El alienígena, que recuperan involuntariamente, aunque voluntariamente obligados, del interior de una especie de nave-habitáculo muy sofisticada, que se encuentra varada en un planeta completamente desapacible, perdido en los confines del espacio, es el sujeto perfecto sobre el que poder construir el nuevo ejército que el capitalismo necesita para poder reinar sin ningún obstáculo. Alien, como dice en un cierto momento el oficial robot, es una criatura pura, que se adapta perfectamente y puede superar cualquier situación adversa, sin ningún tipo de afección ética ni sentimental. Aparece así, y por eso se opone con violencia, como un elemento nuevo frente a los protestones y quejicosos moradores de la nave Nostromo.

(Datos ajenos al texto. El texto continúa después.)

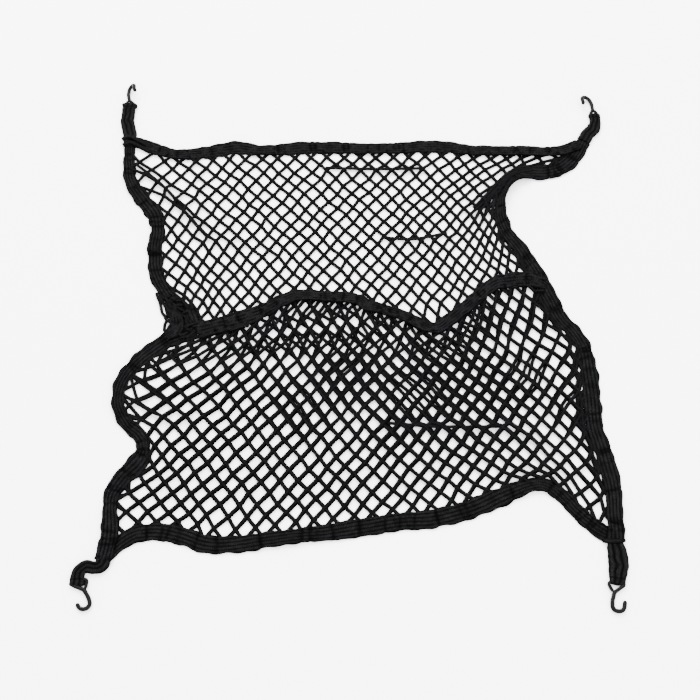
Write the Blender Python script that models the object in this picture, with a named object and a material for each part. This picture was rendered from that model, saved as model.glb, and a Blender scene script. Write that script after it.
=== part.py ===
"""Cargo net for a car boot: an envelope net lying relaxed and flat on a surface.

A back net fills the frame of four knitted elastic bands. A shorter front net is sewn
to the same side and bottom bands, and its free upper edge is the mouth band, so the
two nets form a wide pocket. A folded strap at each corner holds a bent wire hook.

Metres, +Z up, the surface at Z = 0. The tables are in millimetres and degrees.
"""
import math

import bmesh
import bpy
from mathutils import Matrix, Vector

MM = 0.001
MIDDLE = (-1.2, -2.9, 0.0)  # middle of the whole outline in the tables, put at the origin

# ---------------------------------------------------------------- driving sizes (mm)
BAND_THICK = 2.4          # knitted elastic band, between its lengthwise cords
CORD_RISE = 0.5           # how far each lengthwise cord stands above the band
BAND_CORDS = 3            # cords along a band's upper face
SECTION_STEP = 16.0       # greatest distance between two sections of a band
EDGE_STEPS = 12           # steps between two table rows where a net follows a band

NET_COLUMNS = 12          # meshes across both nets, at about twice the real pitch
BACK_ROWS = 12            # meshes down the whole back net
FRONT_ROWS = 6            # meshes down the pocket
MOST_MESHES = 300         # only the widest meshes of both nets are cut through
BORDER_STEPS = 4          # straight steps of the net's border along one mesh
BORDER_GAP = 1.3          # between a band's edge and the net's border
NET_THICK = 1.8
BACK_CORD = 4.4           # width of a back cord
FRONT_CORD = 5.2          # the pocket is knitted of a heavier cord
BACK_HEIGHT = 1.4         # middle of the back net above the surface
FRONT_HEIGHT = 4.4        # middle of the front net above the surface
LEAST_OPENING = 4.0       # a mesh that is narrower than this always stays closed
RELAX_ROUNDS = 120        # times that each knot settles between its neighbours
LEAST_INSIDE = 11.0       # least distance of a loose knot from the side borders
GUARDED = 3               # how many columns of knots keep that distance
SHARPEST = 0.05           # a mesh with a corner sharper than this stays closed

STRAP_ROUND = ((3.0, 1.0, 1.0), (1.2, 0.98, 0.86), (0.0, 0.9, 0.5))  # back, width, height
STRAP_STEP = 9.0          # greatest distance between two sections of a strap
STRAP_SEAM = 0.8          # depth of the groove between a strap's two layers
STRAP_SIDE = (0.25, 0.5, 0.72)    # heights of lower layer, groove and upper layer
STRAP_TOP = 0.88          # width of a strap's corded face over the whole width
WIRE = 3.2                # coated wire of the hooks
WIRE_SIDES = 8
BEND_STEP = math.radians(32)      # greatest turn between two sections of the wire
WIRE_CLEAR = 0.35         # room between the wire and the strap around it
HOOK_DROP = 1.6           # how much lower the hook's bend lies than its crossbar
HOOK_BAR_HEIGHT = 3.2     # middle of the crossbar above the surface

# ------------------------------------------------------------------- bands (mm, deg)
# x and y follow the middle of the band, width is its real width, roll turns it about
# its length (positive lifts the side on the left of the direction of travel), and
# lift is the height of its lowest edge above the surface.
BAND_COLUMNS = ("x", "y", "width", "roll", "lift")

TOP_BAND = (                                # from the left corner to the right one
    (-308, 273, 15, 0, 0),
    (-292, 273, 15, 0, 0),
    (-265, 261, 18, -6, 0),
    (-240, 253, 17, -10, 0),
    (-209, 255, 18, 0, 0),
    (-172, 263, 19, 8, 0),
    (-127, 259, 17, -10, 0),
    (-95, 261, 19, 0, 0),
    (-50, 264, 19, 0, 0),
    (22, 262, 18, -8, 0),
    (85, 266, 19, 0, 0),
    (114, 265, 18, 0, 0),
    (150, 259, 17, -10, 0),
    (211, 259, 17, -10, 0),
    (243, 257, 15, -6, 2.0),
    (266, 259, 15, 0, 3.5),
    (284, 268, 15, 0, 3.5),
)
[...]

Escucho una y otra vez la música de Goldsmith que me inquieta sobremanera. Es el acompañante perfecto para hacer que la película, ya de por sí desazonadora, todavía inquiete mucho más. 
Al final del film, Ridley Scott introduce la categoría del tiempo de manera tan brutal que el tiempo real se impone sobre el tiempo cinematográfico. Cuando Ripley programa la destrucción de la nave, a partir de la voz en off que anuncia que ya no se puede desactivar la destrucción, los cinco minutos restantes son cinco minutos de tiempo real.




Han pasado 35 años y hay, en cartel, una nueva película de Ridley Scott. Se llama El Consejero. Lleva ya varias semanas en uno de los cines de mi ciudad, Madrid. Durante todo este tiempo me he resistido a verla. El motivo no ha sido otro que los pésimos comentarios me llegaban desde mi entorno de conocidos. Al final, afortunadamente, gracias a los comentarios positivos que me hace mi mujer, que se ha adelantado en unos días a mí para ir a verla, voy por fin a disfrutar de la película. Disfrutar en el sentido amplio y profundo de la palabra. El film de Ridley Scott es una gran película. El mejor film que he visto el año que acaba de fenecer, junto a Prisioneros del director y guionista Denis Villeneuve.

No es baladí que la película del director británico cuente con el primer guión cinematográfico del novelista Corman McCarthy. Los diálogos se suceden con inusitada inteligencia. La trama está magistralmente filmada por el director de Alien. Es tan así, que, a mi juicio, la última película del británico lo hace emerger de las ruinas donde había sido sepultado en los últimos films. Recupera la fuerza política de Alien, y nos adentra, bajo la parábola del mundo de la droga, en la sociedad del siglo XXI.
El nihilismo del modo de producción capitalista se materializa en las explicaciones que recibe el atónito abogado que parece no entender, no querer entender, el mundo en el que vive. Un cierto estoicismo, impregnado de negatividad, se impone sobre cualquier otro punto de vista de redención. El capital, el dinero, no tienen alma. Marx siempre es más actual en este más que iniciado siglo. Pero la película de Scott penetra, también, otros territorios escurridizos. Hablo del amor y del sexo. En pocas películas de los últimos tiempos, el sexo aparece como el único elemento que hace entendible esa línea tan difusa que es el amor. El retrato de la sociedad actual, compuesta de sujetos atrapados en una espiral de violencia, no siempre física, emerge con extremada delicadez y contención. El pesimismo que se apodera del letrado sin nombre - siempre se dirigen a él en estos términos formales -tiene una cierta lógica. Hace tiempo que pienso que en la actualidad ser optimista conduce a la reacción, o a lo reaccionario. Sólo desde un planteamiento que parta del pesimismo y de la desilusión puede hacer brotar un proyecto que pueda oponerse a toda esta deriva infernal en la que nos tiene atrapados el capital. Una deriva que nos lleva a una guerra permanente, pero contrariamente a lo que sería deseable, es decir al enfrentamiento de la mayoría de todos nosotros contra la minoría que detenta todo el poder, lo que se está produciendo es una guerra entre nosotros mismos. Una guerra que se percibe en la cotidianidad de la vida, en las relaciones humanas, también en el ámbito de la coerción salarial, es decir, del trabajo, que es el terreno donde se produce el control más estricto del orden capitalista.
En ese entorno nos sitúa Ridley Scott en su última película, acompañada de reflexiones de la filosofía occidental, desde Epicuro y Marco Aurelio, hasta Espinosa, Bergson o Freud.